Central to the attainment of employment generation in any economy is the availability of finance; more generally, cheap finance. Nnanna (2004) argued that bank credit is important for a smooth take-off of business enterprises and also ensures its efficient performance thereafter, even as Nzotta (2004) reiterated that finance influences, positively, the level of economic activity in a region. Finance is capable of influencing what is to be produced, for whom to be produced and how it will be produced including the prices of the produced goods and services are to be dispensed to final consumers. Thus, adequate availability of finance is the hub of employment generation in both small and large economies. Finance thus ensures that economic ills enshrined in unemployment are checked and controlled.

The scourge of poverty and unemployment has ravaged almost all nations of the world in different dimensions and shades. But in Nigeria, as Akande and Okuwa (2009) pointed out, the unemployment challenge is captured by the growing number of unemployed youths roaming the streets all over the country. It is seen in the informal sector of the economy as under-employment; declining real wages; reduced incentives; reduced private investment in all sectors of the nation’s economy; and a reduction in the quality of education and training given to the citizens in our educational institutions across the country. Poverty and rising crime wave are consequences of this phenomenon. In other words, unemployment in Nigeria carries with it a number of attendant social, economic, political and psychological and security challenges. Therefore, this study focuses on the assessment of mass media role in reducing unemployment among youths in Nigeria.

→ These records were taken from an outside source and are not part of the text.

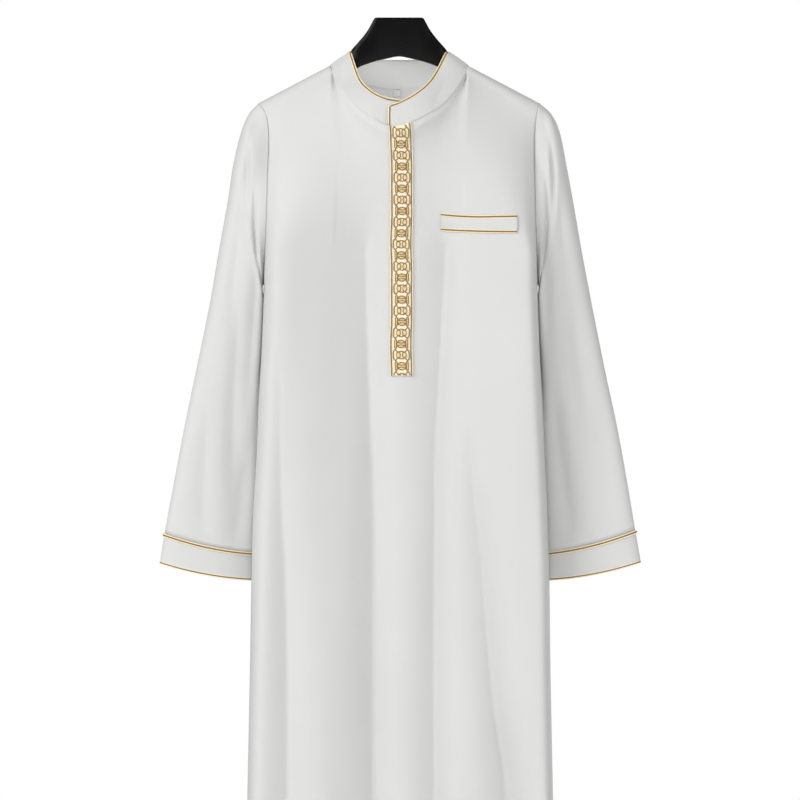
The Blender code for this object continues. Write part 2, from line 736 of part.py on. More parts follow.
def main():
    """Build every piece."""
    clear_scene()
    collection = bpy.data.collections.new("thobe_on_hanger")
    bpy.context.scene.collection.children.link(collection)
    cloth = new_material("robe_cloth", (0.80, 0.80, 0.79), 0.75)
    gold = new_material("gold_cord", (0.55, 0.38, 0.12), 0.45, 0.3)
    strip = new_material("placket_cloth", (0.86, 0.85, 0.80), 0.70)
    tag = new_material("label_cloth", (0.85, 0.85, 0.85), 0.70)
    black = new_material("hanger_plastic", (0.010, 0.010, 0.010), 0.40)

    front_grid = panel_grid(-1)
    back_grid = panel_grid(1)
    front_tree = surface(front_grid, True)
    back_tree = surface(back_grid, False)

    make_hanger(black, collection)
    make_front(front_grid, cloth, collection)
    make_back(back_grid, cloth, collection)
    for word, side in (("right", -1), ("left", 1)):
        rings = sleeve_grid(side, front_grid, back_grid)
        make_sleeve("sleeve_" + word, side, rings, cloth, collection)
        make_cuff("cuff_" + word, side, cloth, collection)
        make_cuff_piping("cuff_piping_" + word, side, gold, collection)
        make_cuff_hem_piping("cuff_hem_piping_" + word, side, gold, collection)
    ring = collar_grid()
    make_collar(ring, cloth, collection)
    make_collar_piping(ring, gold, collection)
    make_placket(front_tree, strip, collection)
    make_placket_cords(front_tree, gold, collection)
    make_pocket(front_tree, cloth, gold, collection)
    make_size_label(back_tree, tag, collection)


main()
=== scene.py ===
"""Looks of the robe on its hanger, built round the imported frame. Metres, +Z up, the front toward -Y."""

import math

import bpy
import numpy as np
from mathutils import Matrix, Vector
from mathutils.bvhtree import BVHTree


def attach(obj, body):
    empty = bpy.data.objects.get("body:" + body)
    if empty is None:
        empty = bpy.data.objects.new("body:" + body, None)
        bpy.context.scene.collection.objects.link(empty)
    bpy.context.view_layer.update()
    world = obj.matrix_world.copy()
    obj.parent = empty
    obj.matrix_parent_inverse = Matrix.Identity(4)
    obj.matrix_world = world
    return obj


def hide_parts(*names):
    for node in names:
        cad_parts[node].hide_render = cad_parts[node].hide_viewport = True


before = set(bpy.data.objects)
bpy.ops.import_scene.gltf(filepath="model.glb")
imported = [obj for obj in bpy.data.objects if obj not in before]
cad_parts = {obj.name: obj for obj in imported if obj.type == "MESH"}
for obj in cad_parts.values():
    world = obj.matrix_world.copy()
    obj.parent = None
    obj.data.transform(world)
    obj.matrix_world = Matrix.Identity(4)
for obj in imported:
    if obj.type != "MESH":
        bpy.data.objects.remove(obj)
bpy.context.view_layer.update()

# Cloth: walls, half the gap at a seam, and the gap below what lies on a panel
WALL = 0.001
COLLAR_WALL = 0.0016
THIN_WALL = 0.0007
TAG_WALL = 0.0004
SEAM = 0.00015
CLEAR = 0.0003

# Shoulders and heights
NECK_SIDE_X = 0.0934
NECK_SIDE_Z = -0.065
SHOULDER_SLOPE = 0.525
SHOULDER_X = 0.19
SHOULDER_Z = NECK_SIDE_Z - SHOULDER_SLOPE * (SHOULDER_X - NECK_SIDE_X)
ARMPIT_Z = -0.3602
YOKE_Z = -0.205
HEM_Z = -1.416
NECK_ROUND_SHARE = 0.47
NECK_SIDE_SHARE = 0.4916

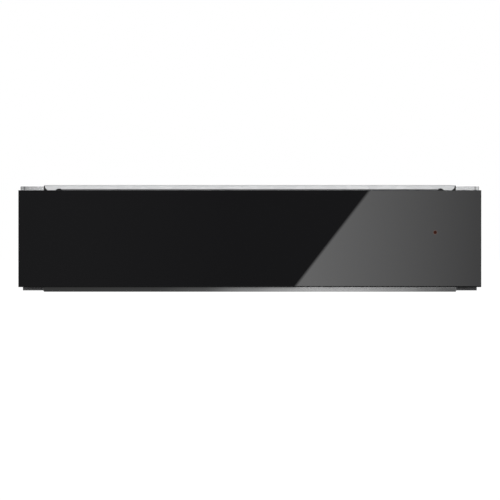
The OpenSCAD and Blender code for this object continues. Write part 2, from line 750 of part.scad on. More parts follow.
// Tray -----------------------------------------------------------------------------------

module tray_flange_screws_at() both() for (z = [tray_z + 20, tray_rim - 14])
    translate([half_tray_in - flange_w / 2, y_carrier_back + tray_sheet, z]) rotate([-90, 0, 0]) children();

module drawer_rivets_at() both()
    for (y = [y_front_wall + 20, (y_front_wall + y_tray_end) / 2, y_tray_end - 30])
        translate([half_tray_in, y, rail_z]) rotate([0, -90, 0]) children();

// Floor and sides of the tray, folded from one sheet, with hems and front flanges.
module drawer_tray() color("lightsteelblue") difference() {
    union() {
        block(-half_tray, half_tray, y_carrier_back, y_duct, tray_z, tray_floor);
        both() {
            block(half_tray_in, half_tray, y_carrier_back, y_duct, tray_z, tray_top);
            block(half_tray - tray_hem, half_tray, y_carrier_back, y_duct, tray_rim, tray_top);
            block(half_tray - tray_hem, half_tray - tray_hem + tray_sheet, y_carrier_back, y_duct,
                tray_rim - 3, tray_top);
            block(half_tray_in - flange_w, half_tray, y_carrier_back, y_carrier_back + tray_sheet,
                tray_z, tray_rim - panel_fold - 1);
        }
    }
    tray_flange_screws_at() screw_hole(3 * tray_sheet);
    drawer_rivets_at() translate([0, 0, -tray_sheet]) cylinder(2 * tray_sheet, rivet_r + 0.1, rivet_r + 0.1);
    striker_screws_at() screw_hole(3 * tray_sheet);
    translate([channel_x, control_y, tray_z])
        cylinder(3 * tray_sheet, wire_hole_r, wire_hole_r, center = true);
}

// An upright wall across the tray, narrower where it passes between the hems.
module cross_wall_2d() {
    rect(-wall_side, wall_side, tray_floor, wall_step);
    rect(-wall_half, wall_half, wall_step, tray_rim);
}

// The folds along the top and the sides of such a wall.
module cross_wall_folds(y0, y1) {
    block(-wall_half, wall_half, y0, y1, tray_rim - tray_sheet, tray_rim);
    both() block(wall_side - tray_sheet, wall_side, y0, y1, tray_floor, wall_step);
}

module tray_front_wall() color("lightsteelblue") difference() {
    union() {
        along_y(y_front_wall, y_front_wall + tray_sheet) cross_wall_2d();
        cross_wall_folds(y_front_wall - wall_fold, y_front_wall);
    }
    panel_screws_at() screw_hole(4 * tray_sheet);
}

// Holes of the fan's grille: rings round the axis, each with six more holes than the last.
module grille_2d(x, z) translate([x, z]) for (ring = [0 : grille_rings]) let (count = max(1, 6 * ring))
    for (i = [0 : count - 1]) rotate(i * 360 / count) translate([ring * 6, 0]) circle(grille_hole_r);

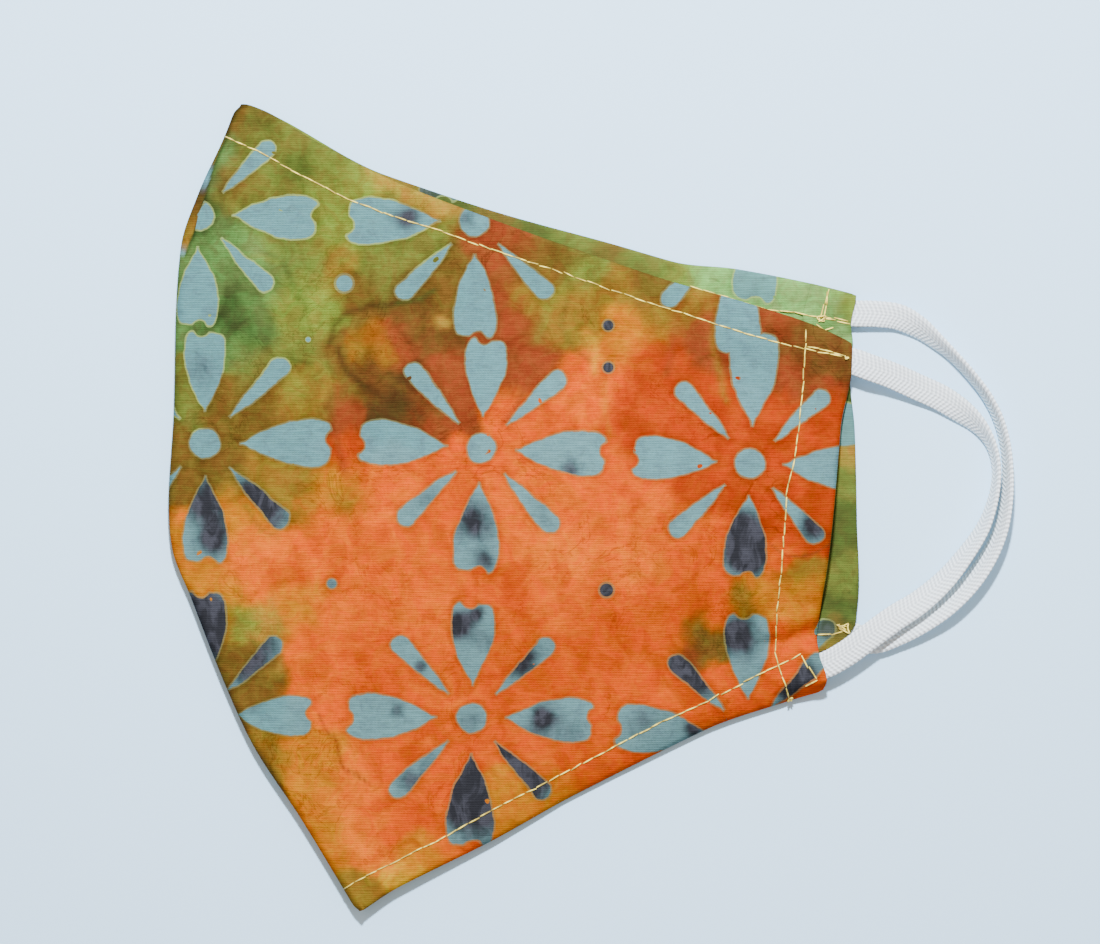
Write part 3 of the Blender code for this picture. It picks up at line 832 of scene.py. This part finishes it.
class Graph:
    """A short way to write a material's nodes."""

    def __init__(self, name, roughness, specular=0.5):
        self.material = bpy.data.materials.new(name)
        self.material.use_nodes = True
        self.tree = self.material.node_tree
        self.shader = self.tree.nodes["Principled BSDF"]
        self.shader.inputs["Roughness"].default_value = roughness
        self.shader.inputs["Specular IOR Level"].default_value = specular

    def feed(self, socket, value):
        if isinstance(value, Value):
            self.tree.links.new(value.socket, socket)
        else:
            socket.default_value = (*value, 1.0) if socket.type == "RGBA" else value

    def node(self, kind, inputs, output=0, **settings):
        made = self.tree.nodes.new(kind)
        for key, value in settings.items():
            setattr(made, key, value)
        for key, value in inputs.items():
            self.feed(made.inputs[key], value)
        return Value(self, made.outputs[output])

    def math(self, operation, *values):
        return self.node("ShaderNodeMath", dict(enumerate(values)), operation=operation)

    def vector(self, operation, *values):
        return self.node("ShaderNodeVectorMath", dict(enumerate(values)), operation=operation)

    def scale(self, colour, share):
        return self.node("ShaderNodeVectorMath", {0: colour, "Scale": share}, operation="SCALE")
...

The greatest challenge facing the country today is the absence of youth employment; our youths are not employed. Youths after graduation roam the streets of Nigeria in search of work. Unemployment has maintained a rising trend over the years. According to National Bureau of Statistics (NBS), in the “2012 National Baseline Youth Survey”, more than half which is about 54 percent of the Nigerian youth population is unemployed. Every year, over 300,000 graduates are churned out from the tertiary institutions nationwide.

This number grows yearly and translates into more and more youths wandering the streets of Nigerian cities. There is no doubt that youth’s unemployment is a societal problem in any nation, but the Nigerian situation is alarming. This most times account for most of the social crimes perpetrated by graduates in Nigerian society today. If the youths are empowered and have something to do, the level of prostitution, armed robbery, oil bunkering, internet frauds, drug addiction, trafficking, rape, kidnapping and all facets of violence like the militancy in the Niger Delta and Boko Haram in the North East will be reduced to the barest minimum.

Several factors may be blamed for the prevalence of youth unemployment in Nigeria. There is a high population growth rate—3.5 percent per annum—which accompanies an already large national population of over 167 million youth. In addition, deficient school curricula and poor teacher training have contributed to the failure of educational institutions to provide students the appropriate skills to make them employable. Since schools in rural areas are generally more deficient in infrastructure, teaching facilities and teacher quality than schools in urban areas, this may help account for the high growth in rural unemployed youth. These problems make it glaring that there is a need to carry out an assessment of mass media role in reducing unemployment among youths in Nigeria.


The general objective of this study is to carry out an assessment of mass media role in reducing unemployment among youths in Nigeria. The specific objectives are:

1.   To enlighten the public and see how the mass media has influence the spread of employment opportunities.

2.   To see if the mass media have a positive or negative influence on the youth.

3.   To see if the mass media are publicizing the unemployment for their own interest, that is getting the attention of more viewers.

4.   To examine the cause and effect of unemployment on the youth, government and the economy.

5.   To see how the mass media has also assisted the government in fighting unemployment.


For the purpose of this study, the following research questions will be considered

1.   Is the mass media not magnifying the threat and fear of the youth in the way they report unemployment?

2.   What are the effects of media campaign against unemployment?

3.   What roles should the mass media play in fighting against unemployment?

4.   To what extent do mass media report unemployment?


This study is relevant to the management of the mass media broadcasting stations because it elucidates the role of mass media in reducing unemployment among youths in Nigeria. The findings from this study also address the need for youths to become active audience of the mass media.

This study will enhance the existing body of literature by contemplating the areas of the literature that have not yet been examined or considered and incorporating these factors into the current study. The study will thus form the basis for further studies in the field.


This research work will be based on questionnaire that will be distributed among students. This research has succeeded in asking 100 students about the role of mass media in reducing unemployment among the youths. Kwara State Polytechnic is our case of study and the responses of the students will be gathered after the first semester examination of the 2012/2013 academic session.